By Staff Writer
A country’s capacity to connect its economy to the Internet and to make these services available and accessible to its citizens and businesses is key to its success in the digital age,” Reshaad Sha, Chief Strategy Officer and Executive Director of Dark Fibre Africa (DFA), said on Wednesday.
He added that it goes without saying that a high-speed national Internet backbone that is built on fibre is critical to the development of a true knowledge economy.
In study conducted by World Wide Worx with the support of DFA, the country’s leading provider of wholesale open-access fibre connectivity, the research firm concluded that the South African Internet user population passed the 20-million mark for the first time last year, reaching 21 million, and is expected to grow to at least 22.5 million in 2017.
Based on Stats SA’s estimate that the South African population reached 55.9-million people in June 2016, this means that the country will reach the 40 per cent Internet penetration mark this year.
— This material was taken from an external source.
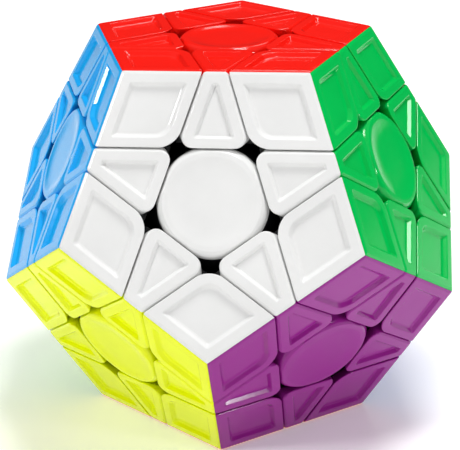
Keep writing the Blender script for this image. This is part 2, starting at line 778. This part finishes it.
softbox("key_light", 0.12, (-0.6, -0.5, 0.55), 2.6)
softbox("top_light", 0.26, (0.15, 0.05, 0.85), 4.4)
softbox("right_light", 0.1, (0.75, -0.45, 0.35), 1.2)
softbox("front_light", 0.1, (0.25, -0.95, 0.1), 0.35)
softbox("back_light", 0.4, (0.1, 0.72, 0.68), 2.2)

# The sky is bright above and dark near the horizon, so that the side faces keep deep colours
world = bpy.data.worlds.new("studio")
bpy.context.scene.world = world
world.use_nodes = True
sky = world.node_tree
where = sky.nodes.new("ShaderNodeTexCoord")
heights = sky.nodes.new("ShaderNodeSeparateXYZ")
fall = sky.nodes.new("ShaderNodeMapRange")
fall.interpolation_type = "SMOOTHSTEP"
for key, value in (("From Min", 0.45), ("From Max", 0.75), ("To Min", 0.03), ("To Max", 0.36)):
    fall.inputs[key].default_value = value
sky.links.new(where.outputs["Generated"], heights.inputs["Vector"])
sky.links.new(heights.outputs["Z"], fall.inputs["Value"])
sky.links.new(fall.outputs["Result"], sky.nodes["Background"].inputs["Strength"])
sky.nodes["Background"].inputs["Color"].default_value = (1, 1, 1, 1)

# Angles of the camera, its distance and sideways shift in millimetres, and its lens on a 36 mm sensor
CAMERA_AZIMUTH = math.radians(6.15)
CAMERA_HEIGHT = math.radians(23.07)
CAMERA_ROLL = math.radians(-1.14)
CAMERA_BACK = 293.3
CAMERA_OFFSET = (-0.43, -1.92)
CAMERA_LENS = 109.1

back = Vector((math.sin(CAMERA_AZIMUTH) * math.cos(CAMERA_HEIGHT),
               -math.cos(CAMERA_AZIMUTH) * math.cos(CAMERA_HEIGHT), math.sin(CAMERA_HEIGHT)))
level = Vector((0, 0, 1)).cross(back).normalized()
rise = back.cross(level)
right = math.cos(CAMERA_ROLL) * level + math.sin(CAMERA_ROLL) * rise
up = back.cross(right)
camera = bpy.data.objects.new("camera", bpy.data.cameras.new("camera"))
bpy.context.scene.collection.objects.link(camera)
camera.data.sensor_width = 36
camera.data.lens = CAMERA_LENS
camera.data.clip_start = 0.01
eye = (back * CAMERA_BACK + right * CAMERA_OFFSET[0] + up * CAMERA_OFFSET[1]) * MM
camera.matrix_world = Matrix.Translation(eye) @ Matrix((right, up, back)).transposed().to_4x4()
bpy.context.scene.camera = camera
bpy.context.scene.view_settings.view_transform = "Standard"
“Finally reaching the point where we can say every second adult South African is connected to the Internet is a major landmark, because Internet access is becoming synonymous with economic access,” says Sha.
“For this reason, it is critical that the country prioritise the roll-out of infrastructure in underserved areas, especially outside the major metropolitan areas.”
The study conducted by World Wide Worx reveals that the single most common use of the Internet among South African adults is communication, reported by almost a third (31 per cent) of respondents, followed by social networking (24.9 per cent) and information (23.7 per cent), both reported by almost a quarter of respondents. Only then comes entertainment at 22.1 per cent.
The report includes data from the Target Group Index (TGI) survey conducted by Ask Afrika, the largest market research organisation in Africa.
World Wide Worx collaborates with Ask Afrika in the structuring of e-commerce, digital, and electronics components of the TGI, which comprises 15 000 interviews across a vast range of consumer topics and behaviours.
The question on primary uses of the Internet was answered by a sample representing 4.1 million South African adults across all income and education levels.
While communication is the single most important use, email is reported by only 16.1 per cent of respondents, indicating that it is becoming a less important element of the communications mix as social media becomes a default channel.
Shopping and finance are cited by only 15.2 per cent of respondents, confirming previous World Wide Worx research that showed e-commerce was still not a major element of South African retail in general.
“The findings emphasise the potential of the Internet to enhance lives when we have greater penetration across all segments and demographics,” says Arthur Goldstuck, managing director of World Wide Worx.
“Over time, we will see higher proportions of people engaging in a wider range of activity, but the barriers to more active use will first have to come down.”